The name says it all. In the late 1800s in Chicago, Dr. H.H. Holmes, born Herman Mudgett, built and operated a hotel that later would be dubbed the "murder castle" by law enforcement agents. Holmes was a lifelong cheat, swindler and fraud artist -- in medical school he took out insurance claims on cadavers and mangled the corpses to look like they were accident victims. Shortly before the 1893 World's Fair in Chicago, Holmes built a 60-room hotel in the Chicago suburb of Englewood. Holmes was the architect, and the hotel housed many bizarre features -- doors that led to nothing, rooms without windows, trapdoors and hidden passageways.
When Holmes opened the hotel up for business, guests got more than they bargained for. For four years, Holmes held various guests prisoner, torturing and killing them. He is known as America's first serial killer, admitting to 28 murders, though it's believed that he was responsible for many more. Some rooms were sealed shut and used as gas asphyxiation chambers, others were lined with iron plates and had blowtorches built into the walls to burn his victims. The prison rooms had rudimentary alarm buzzers to alert him if anyone tried to escape.

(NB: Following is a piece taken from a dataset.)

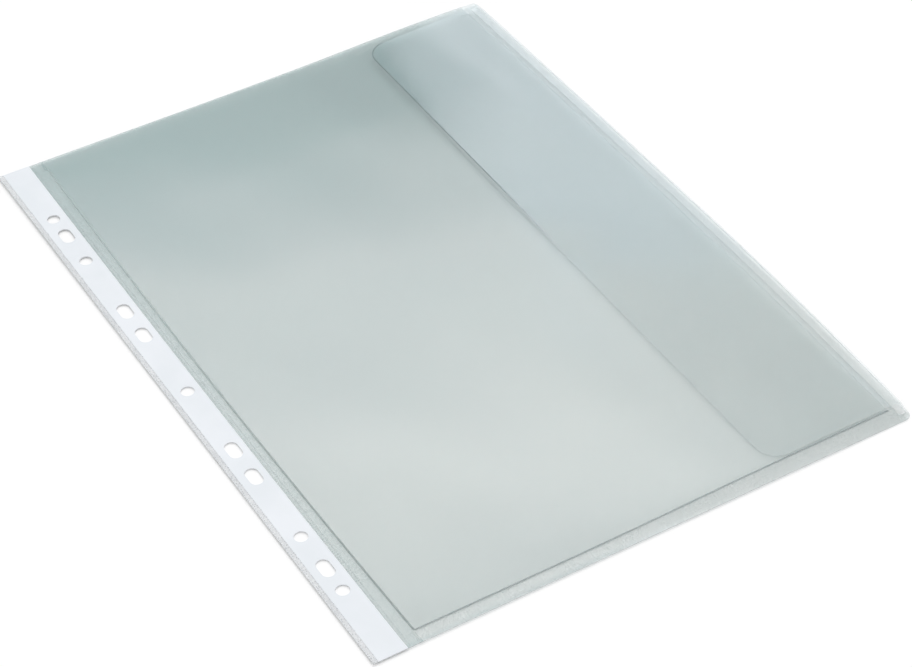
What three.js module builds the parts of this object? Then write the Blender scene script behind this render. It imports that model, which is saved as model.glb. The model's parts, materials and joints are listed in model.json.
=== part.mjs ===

The basement of the dwelling reads like a horror movie. Investigators found a surgical table in a room spattered with blood. There were jars of poison and boxes of bones. Holmes had his own crematorium, vats of acid and two lime pits that could dissolve a body in a matter of hours. Chutes from the prison rooms slid bodies directly to the basement.
In a stroke of luck, Holmes was arrested eventually for an insurance fraud scheme. The murders were revealed when police conducted a search of the castle. He was hung for his crimes but never showed any remorse. He claimed to be possessed by the devil. The building was burned to the ground shortly thereafter and eventually became a post office in the 1930s.